China narrative has been downgraded twice. Two quarters ago China was framed as a relative strength with local OEM penetration accelerating; last quarter management called out ZEEKR/NIO platform softness as a multi-quarter headwind; this quarter China revenue printed flat and management said the unfavorable mix continues "through the end of this year before abating into next year." The "abating into next year" caveat is new — and it is conditional language that did not exist before.

Q4 is now the load-bearing quarter for a different reason than last quarter. In Q2 the Q4 dependency was about engineering credit timing for FY margin; in Q3 it has become about absorbing $80M+ of known customer disruptions plus unsized chip risk while still delivering the raised FY guide. The Q4 adjusted operating margin range of 11.1–12.4% — a 130bps spread — is wider than typical Aptiv quarterly bands and quantifies the visibility erosion.

Recurring themes management leaned on this quarter:

geopolitical trade tensions and tariff uncertainty constraining forward visibilitycustomer-specific production disruptions (Oswego, European OEMs) requiring Q4 conservatismChina market mix headwinds and program cancellations partially offset by strong local OEM bookingsnon-automotive market growth decelerating (Wind River impairment signals slower-than-expected trajectory)operating execution and margin resilience offsetting macro headwinds (Q3 margins +30bps despite FX/commodity headwinds)EDS separation on track for Q1 2026 to unlock shareholder value

Risks management surfaced:

Nexperia semiconductor export restrictions creating broad but unpredictable supply chain riskcustomer-specific production adjustments in North America and Europe (Oswego facility fire, large German OEM, French OEM)shift in program award timing into 2026 reducing Q4 bookings visibilityFX headwinds (Mexican peso, Euro) and elevated copper prices (120-150bps margin impact YoY)delays in 5G adoption and software-defined vehicle launches impacting Wind River growth trajectory

Answers to last quarter's watch list

Q3 adj. operating margin vs. upper half of 11.3–12.0% guide — Margin printed at 12.5%, 50bps above the high end. Resolved positively — the engineering credit weighting concern from last quarter was overstated; Q3 carried more than its share of the FY margin walk.
Resolved positively
ASUX trajectory: stabilize or widen? — ASUX revenue grew +1% YoY ($1.44B), versus -3% in Q2. Stabilization not resolution: management still expects China platform mix headwinds through year-end.
Resolved positively
Copper tariff exposure quantification — Not explicitly broken out in the press release. Management referenced FX and commodity headwinds of 120–150bps on margin but did not isolate copper. The bigger surprise was a different supply-chain risk: Nexperia/semiconductor trade tensions, embedded as unquantified conservatism in Q4.
Not resolved
FY bookings vs. original ~$31B target — Management explicitly flagged that "timing of some program awards slated for the fourth quarter could shift into 2026." A full FY bookings reconciliation was not in the press release. Direction is unfavorable: timing slippage acknowledged.
Resolved negatively
EDS spin-off progress toward Q1 2026 — Management reaffirmed "the separation of our EDS business will result in two independent companies" on track for Q1 2026. Operating cash flow guide held at $2,000M, suggesting no further pull-forward of separation costs beyond what Q2 absorbed.
Resolved positively
Operating cash flow toward $2.0B FY guide — Q3 generated $584M in operating cash flow, bringing YTD to roughly $1.37B (Q2 YTD was $783M, plus Q3's $584M). FY guide reaffirmed at $2.0B, implying ~$630M needed in Q4 — achievable but not a wide cushion. Share repurchases YTD of $1.2B (18.9M shares) indicate management's capital return appetite is intact.
Continue monitoring

What to watch into next quarter

Q4 adj. operating margin landing within the 11.1–12.4% guide — a print below the midpoint would suggest the embedded chip/trade conservatism was not conservative enough, and would force a 2026 reset on margin trajectory.

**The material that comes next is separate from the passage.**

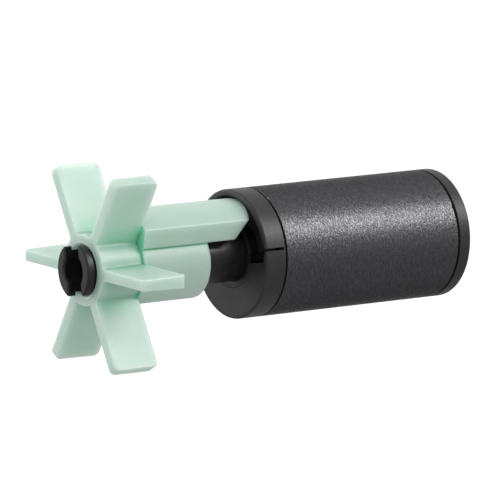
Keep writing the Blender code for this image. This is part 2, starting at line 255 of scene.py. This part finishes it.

Whether Nexperia/semiconductor trade tensions resolve or escalate — management framed this as binary ("if there's a resolution politically, it's something that will get fixed very quickly. If it's not resolved, it's something that will take some time"). A non-resolution scenario directly impairs Q1 2026.

2026 bookings recovery — management deferred 2026 guidance and acknowledged award timing slippage. The Q4 print needs to disclose either a recaptured FY bookings number or a clear bridge to the deferred awards landing in H1 2026.

ASUX growth re-acceleration — segment grew +1% in Q3 after -3% in Q2. Watch whether Q4 sustains positive growth and whether China platform mix headwinds genuinely "abate into next year" as management claimed.

EDS separation execution into Q1 2026 — operationally on track per management, but the press release did not detail dis-synergies or stranded cost quantification. The Q4 print is the last opportunity for that disclosure before the spin.

Wind River growth trajectory post-impairment — management guides mid-teens growth for the business after writing down $648M of goodwill. A miss against that recalibrated bar would be a second repricing.